Attention only control group refers to a control group whose members meet regularly with a clinician but receive no "active" treatment.

In psychology research, an attention-only control group is a type of control group used to isolate the effects of attention on the outcomes of an experiment. In this type of control group, participants receive the same amount of attention from the experimenter as the experimental group, but do not receive any of the experimental treatment or manipulation.

The purpose of using an attention-only control group is to determine whether any observed effects in the experimental group are due to the experimental manipulation itself, or simply due to the increased attention given to participants. By comparing the results of the experimental group to the attention-only control group, researchers can better determine whether the treatment or manipulation had a significant effect on the outcome variables.

For example, let's say a researcher is interested in studying the effects of a new memory training program on participants' memory performance. They randomly assign participants to either the experimental group, which receives the memory training program, or the attention-only control group, which receives the same amount of attention from the experimenter but does not receive the memory training program. Both groups are then tested on their memory performance using the same task. If the experimental group shows significant improvement on the memory task compared to the control group, the researcher can conclude that the memory training program was effective in improving memory performance.

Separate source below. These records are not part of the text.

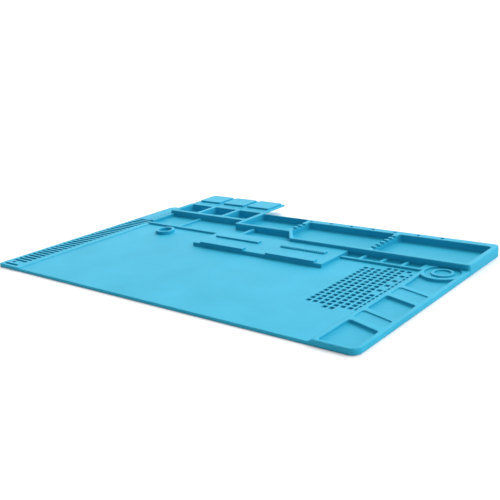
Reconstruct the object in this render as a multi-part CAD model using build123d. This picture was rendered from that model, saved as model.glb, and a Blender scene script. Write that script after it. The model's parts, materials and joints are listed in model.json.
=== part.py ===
from build123d import *
import os

os.makedirs("parts", exist_ok=True)

# A silicone repair mat with parts trays moulded into it, three fold-over lids and embedded magnets.
# Plan positions are millimetres from the mat's front left corner: x to the right, y to the back, z up.
# place() turns them into the part's own frame, whose origin is under the middle of the whole object.

# Overall sizes
WIDTH = 450.0
BODY_DEPTH = 277.0
OVERALL_DEPTH = 326.0

# Heights of the top surfaces
SHEET_TOP = 3.0
COMB_TOP = 4.0
LOW_TOP = 5.4
PLATFORM_TOP = 7.3
RIB_TOP = 9.2
RIM_TOP = 11.0

# Heights of the floors
GROOVE_FLOOR = 1.0
TRAY_FLOOR = 3.0
BOX_FLOOR = 2.0
DEEP_BIN_FLOOR = 2.2
SHALLOW_BIN_FLOOR = 4.2
SMALL_BIN_FLOOR = 2.6

# Lines that several regions share
COMB_RIGHT = 36.0
TRAYS_LEFT = 31.0
LOW_RIM_FRONT = 198.0
TRAYS_FRONT = 203.0
WALL = 4.0
BOXES_FRONT = 241.0

# Corners of the mat
MAT_CORNER_R = 8.0
FRONT_LEFT_CORNER_R = 2.5
TRAYS_CORNER_R = 4.0

# Comb strip: slots across the left border, and a row of magnets under its back end
SLOT_WIDTH = 3.4
SLOT_PITCH = 6.15
SLOT_X = (4.2, 27.0)
SHORT_SLOT_X = (20.0, 27.0)
STUB_SLOT_X = (9.0, 14.5)
STUB_SLOT = 1
FIRST_SLOT_Y = 5.3
FULL_SLOTS = 34
SHORT_SLOTS = 9
COMB_MAGNET_X = 14.0
COMB_MAGNET_FIRST_Y = 216.0
COMB_MAGNET_PITCH = 12.5
COMB_MAGNET_COUNT = 5
COMB_MAGNET_R = 4.0
COMB_MAGNET_TOP = 2.8

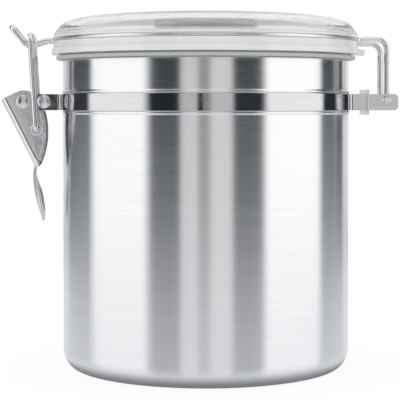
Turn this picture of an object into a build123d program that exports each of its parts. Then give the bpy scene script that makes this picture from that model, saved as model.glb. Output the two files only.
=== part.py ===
from build123d import *
from math import acos, atan2, cos, degrees, hypot, radians, sin, sqrt
import os

os.makedirs("parts", exist_ok=True)

# Coffee canister with a clamp lid and a one-way valve.
# Millimetres, +Z up, base at Z = 0, can axis on Z. The latch is at -X and the hinge at +X.

# Driving dimensions: the can
body_r = 63.5
body_wall = 0.6
rim_z = 136.0
base_corner_r = 7.3
overrun = 5.0
cut_reach = 30.0

hem_width = 1.6
hem_height = 3.2
hem_round = 0.5

bead_section_r = 1.0
bead_rise = 0.4
lower_bead_drop = 23.1
upper_bead_drop = 14.2

base_ring_r = 44.0
base_ring_section_r = 4.0
base_ring_depth = 0.9

# Driving dimensions: the strap
band_thick = 0.8
band_width = 7.1
band_fit = 0.05
hinge_ear_y = 11.7
latch_ear_y = 4.2
ear_bend_r = 2.2
ear_corner_r = 2.0

# Driving dimensions: wires and rivets
wire_r = 1.2
rivet_shank_r = 1.9
rivet_head_r = 3.0
rivet_head_height = 0.95
rivet_fit = 0.06
spacer_wall = 0.9
spacer_fit = 0.05

# Places of the latch and the hinge: how far out from the can's wall, how far above the strap's middle
pivot_reach = 17.5
pivot_rise = 0.25
rivet_reach = 8.3
hinge_reach = 16.0
hinge_rise = 0.95
latch_ear_end = 4.2
hinge_ear_end = 5.0

keeper_reach = 7.6
keeper_height = 11.2
keeper_side = 1.3
keeper_thick = 0.8
keeper_fit = 0.1
keeper_corner_r = 0.8

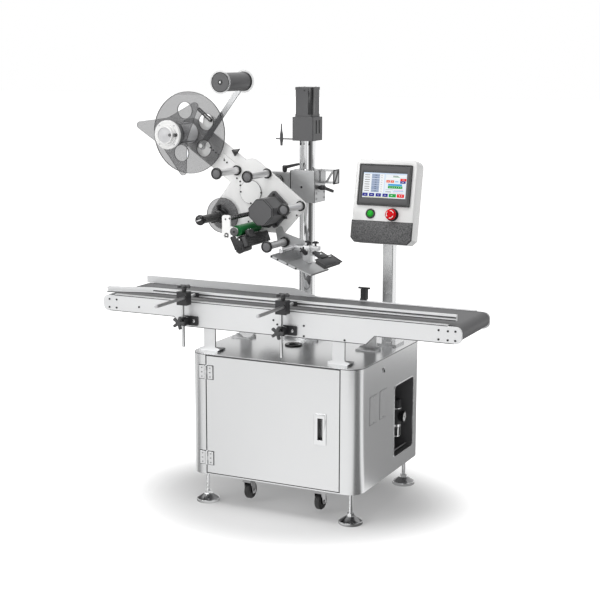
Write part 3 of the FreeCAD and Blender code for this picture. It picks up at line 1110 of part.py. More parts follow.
    # Channel bracket on the block's right side
    sx = (bx[1] - 0.5, bx[1] + SIDE_BRACKET_W)
    sy = (by[1] - SIDE_BRACKET_D - 6, by[1] - 6)
    sz = (bz[1] - SIDE_BRACKET_H, bz[1])
    t = SIDE_BRACKET_T
    bracket = solid_box(sx, sy, sz).cut(solid_box((sx[0] + 4, sx[1] - t), (sy[0] - SMALL, sy[1] + SMALL),
                                                   (sz[0] + t, sz[1] - t)))
    brace = prism([(sx[0] + 14, sz[0] + 1, 0), (sx[0] + 22, sz[0] + 1, 0), (sx[1] - 6, sz[1] - 1, 0),
                   (sx[1] - 14, sz[1] - 1, 0)], "xz", sy[0] + 14, sy[0] + 20)
    lever_bore = rod("x", by[0] + BLOCK_LEVER_IN, bz[0] + BLOCK_LEVER_UP, LEVER_STUD_R + SHAFT_GAP,
                     bx[1] - LEVER_STUD_IN - 2, bx[1] + SMALL)
    whole = joined([block, arm, boss, bracket, brace])
    keep("lift_block", cut(whole, [bore, slit, lever_hole, column_hole, screw_hole, lever_bore]).removeSplitter())
    keep("tilt_lever", clamp_lever("z", LEVER_X, lever_y, ARM_HIGH_Z, TILT_LEVER_TURN))
    keep("block_lever", clamp_lever("x", by[0] + BLOCK_LEVER_IN, bz[0] + BLOCK_LEVER_UP, bx[1], BLOCK_LEVER_TURN))


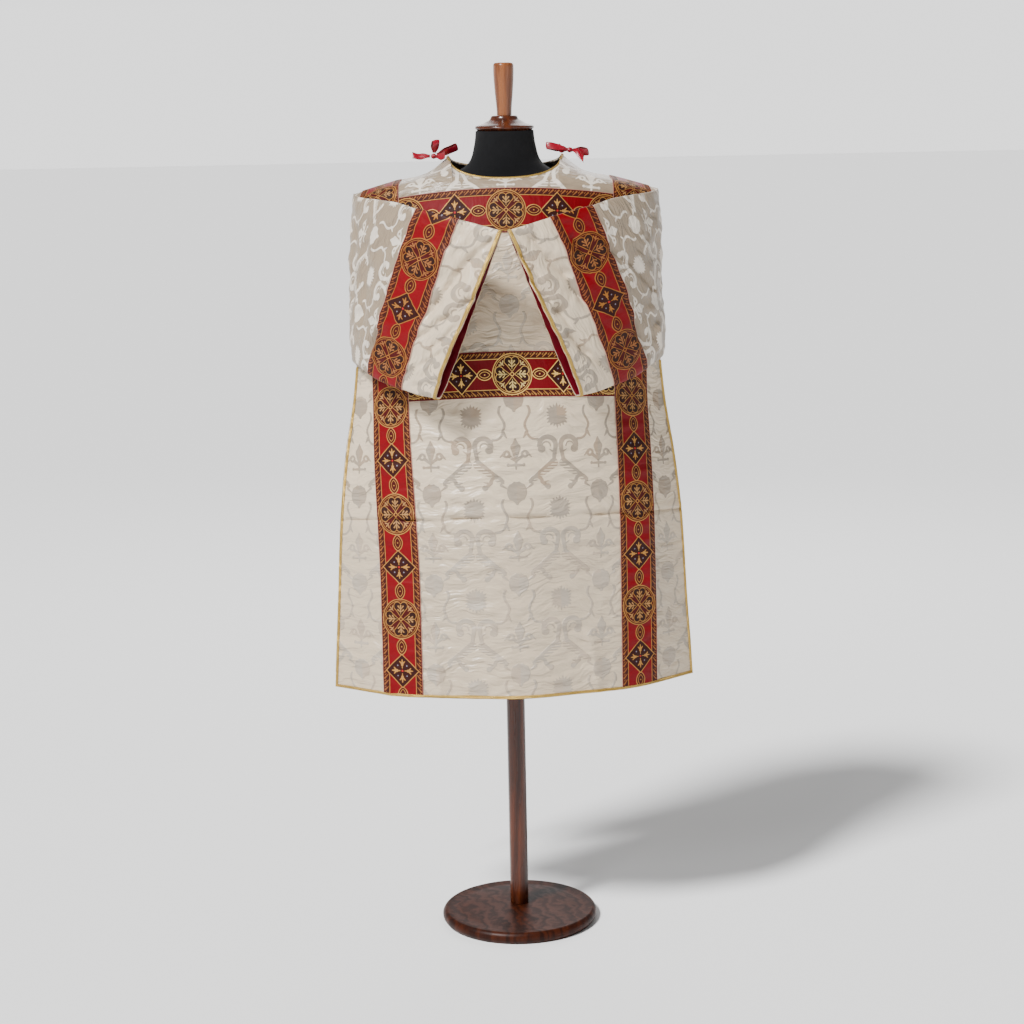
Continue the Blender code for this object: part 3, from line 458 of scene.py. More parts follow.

Similar concepts to the attention-only control group include the placebo control group and the no-treatment control group. In a placebo control group, participants receive a treatment that is similar in appearance to the experimental treatment but does not contain the active ingredient or component hypothesized to have the effect. In a no-treatment control group, participants do not receive any treatment or manipulation and are simply observed for changes in the outcome variable. These types of control groups can also help isolate the effects of attention in experimental research.

Overall, the use of attention-only control groups is an important methodological consideration in experimental research, as it helps to establish the causal relationship between an experimental manipulation and the outcome variable.